If you deviate from the algorithm, how do we know that you learned the algorithms? It was the same with sorting.

• Of course, if someone gives you a list of 4 numbers on the test, you can sort them yourself easily.
• The purpose of the question was that you show that you understand mergesort, quicksort etc., not that you sort 4 numbers.

• If after you show that you understand the algorithm you also provide a simpler answer -- great,
• but not instead of following the algorithm.

1. (Due September 4) In class, we designed automata for recognizing integers and real numbers.

1.1. Use the same ideas to describe an automaton for homework numbers. A homework number should start with a digits, it can be followed by digits and letters. For example, 12 and 12a should be accepted, while a1 should be rejected.

A natural idea is to have 3 states:

• the start state S,
• the state V indicating we have a valid homework number, and
• the state E indicating that this is an error.
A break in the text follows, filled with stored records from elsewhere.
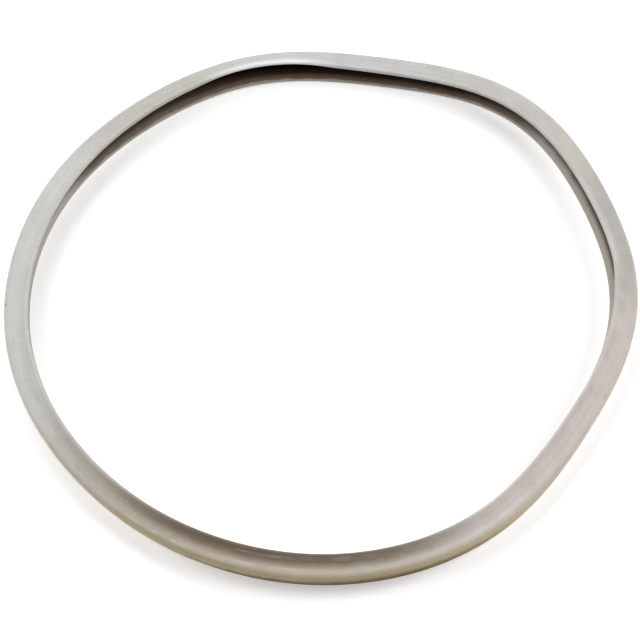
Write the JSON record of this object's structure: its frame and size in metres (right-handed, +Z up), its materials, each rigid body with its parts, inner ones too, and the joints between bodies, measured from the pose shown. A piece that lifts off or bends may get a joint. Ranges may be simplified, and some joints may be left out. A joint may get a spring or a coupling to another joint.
{
  "type": "pressure cooker sealing ring",
  "caption": "Moulded silicone sealing ring for a stovetop pressure cooker lid, C-shaped in section with two lips opening inwards, lying slightly out of round.",
  "frame": {"origin": "centre of the ring's footprint, on the table it lies on", "axes": "+Z up through the ring, +X and +Y in the plane of the table"},
  "size_m": [0.2402, 0.233, 0.0157],
  "materials": {
    "silicone": "satin silicone, aged: greyed, with brown staining in the hollow and yellowed outer wall"
  },
  "bodies": {
    "root": {"sealing_ring": "silicone"}
  },
  "joints": []
}
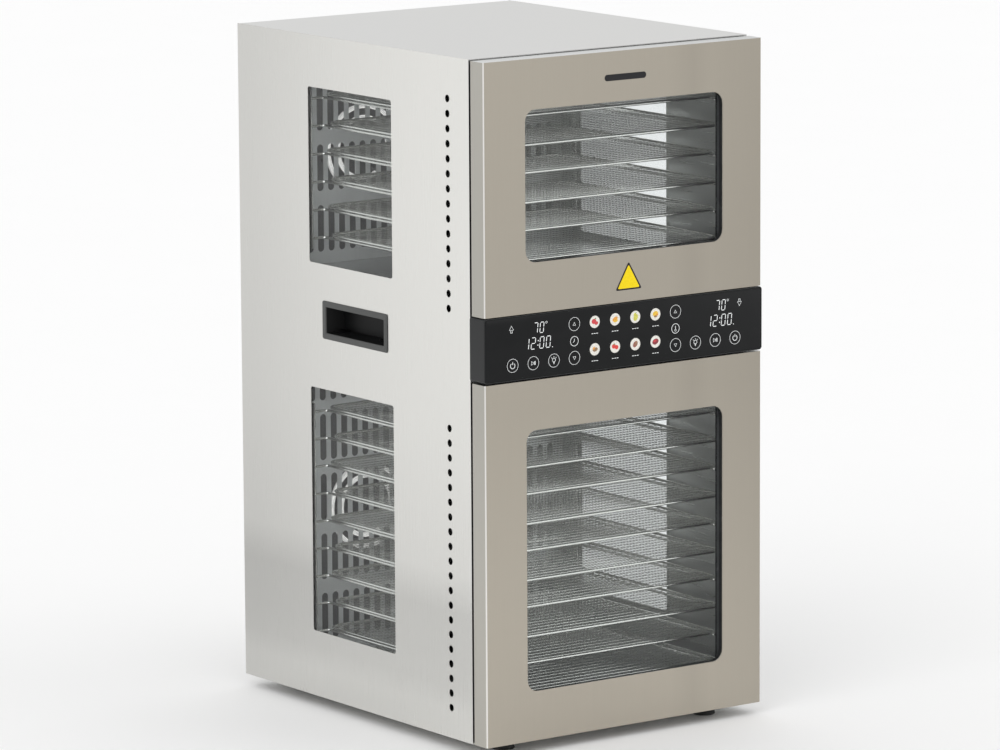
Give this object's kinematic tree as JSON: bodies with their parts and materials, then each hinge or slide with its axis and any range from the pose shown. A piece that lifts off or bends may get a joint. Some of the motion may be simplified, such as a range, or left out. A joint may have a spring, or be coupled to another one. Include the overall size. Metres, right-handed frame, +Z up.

• from S, any digit lead to state V, any other symbol leads to state E;
• from V, any digits and any letter lead to state V, any other symbol (e.g., ?) leads to state E;
• from E, any symbol leads back to E.

1.2. Trace, step-by-step, how the finite automaton from Part 1.1 will check whether the following two words (sequences of symbols) are valid homework numbers:

• the word 1a (which this automaton should accept) and
• the word a1 (which this automaton should reject).

1.3. Write down the tuple <Q, Σ, δ, q₀, F> corresponding to the automaton from Part 1.1:

• Q is the set of all the states,
• Σ is the alphabet, i.e., the set of all the symbols that this automaton can encounter; for simplicity, consider only three symbols: 1, a, and question mark ?;
• δ: Q x Σ → Q is the function that describes, for each state q and for each symbol s, the state δ(q,s) to which the automaton that was originally in the state q moves when it sees the symbol s (you do not need to describe all possible transitions this way, just describe two of them);
• q₀ is the starting state, and
• F is the set of all final states.

1.4. For each automaton A, let L_A denote the language of all the words accepted by this automaton, i.e., of all the words for which this automaton ends up in a final state. In class, we learned a general algorithm that:

• given two automata A and B that correspond to languages L_A and L_B,
• constructs two new automata for recognizing, correspondingly, the union and intersection of languages L_A and L_B.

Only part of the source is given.